I went to decent schools which were more practical and focused more on teaching. However...in order to compete, I am trying to get into the top University in St. Louis (Washington U.), although I know I can't afford it. I met with the Dean a couple of weeks ago...to have her look at my transcripts...she liked what she saw and told me that I was in...just fill out the paperwork.

But I am still trying to decide what I want to do. This is part of the reason why I need to get away from this blog. I have too many other things going on at the moment.

Check out This Post from earlier this year. Be sure to listen to the discussion. It hits at the heart of your post.

rikyrah said...

AI,

I understand what you mean about branding, but it galls me that nobody comments on 'unqualified' White students getting in, but they can harp on the Black and Brown ones.

I told you - get away from the blog and take care of your education. We'll do ok, especially now that we have 2 new bloggers. So, go get that education.

If you go to the school with 'the name', and do good, it will even look better for you, so think of it in those terms. Take your break and take care of business.

PS- did you see my response about adding some sites to the blogroll?

rikyrah said...

Read the link that you sent me to, and I appreciate that post. I have to agree with you about them being finishing schools - that's why I refuse to allow folks to dog Black and Brown folk for getting the ' crumbs' of Affirmative Action that they do at this school. I went to 3 of these schools, and I met folk with lower, much lower GPA's than my public school going self, who were in my classes. They got in because of Stupid White Boy Affirmative Action called LEGACY ADMISSIONS.

You could add up the Blacks AND Hispanics, and it wouldn't total the number of LEGACIES admitted to these schools. So, I don't let anyone do that hustle on me, because I know the real deal.

I would like to recommend to you a couple of books for your knowledge reservoir:

The Price of Admission: How America's Ruling Class Buys Its Way into Elite Colleges--and Who Gets Left Outside the Gates
by Daniel Golden

The Chosen: The Hidden History of Admission and Exclusion at Harvard, Yale, and Princeton
by Jerome Karabel

Privilege: Harvard and the Education of the Ruling Class
by Ross Gregory Douthat

redante said...

The debate about affirmative action reminds me of how much social class is an unexplored and unmentioned
factor in the discussion about inequality in the US. The US is still a class-stratified society and the way the affirmative action debate has developed it is working class whites who feel that less deserving black and brown folk are stealing positions in jobs and university slots from them.

In the 2006 decision at the University of Michigan, Proposal 2 amended the state constitution of
Michigan to bar public colleges and other state agencies and institutions from operating programs that grant preferences based on race, ethnicity or gender.The plaintiff was a working class young white woman who felt that it was undeserving minorities who eventually got into the University of Michigan and she
was unfairly bypassed as an undergraduate applicant.

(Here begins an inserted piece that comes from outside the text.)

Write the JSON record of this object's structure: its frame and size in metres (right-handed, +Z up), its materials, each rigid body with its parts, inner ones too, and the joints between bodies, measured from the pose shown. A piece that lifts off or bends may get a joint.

I always wonder in my mind if she had not been so willing to be manipulated by anti-affirmative action activists and based her argument against Legacy Admissions, rather than affirmative action, that the state of race relations and public policy regarding race would be vastly different. I'd like to see an educational policymaker do a study of sub-standard white students getting admitted to the University of Michigan as Legacy Admissions and how much of these slots would have been better given to deserving poor and working class students -- white and racial minorities alike.

redante said...

Correction: Proposal 2 was a state referendum. The issue was originally sparked by a lawsuit on the University of Michigan by a female, white student who was denied admission to the University. It is the lawsuit that I refer to when I say plaintiff.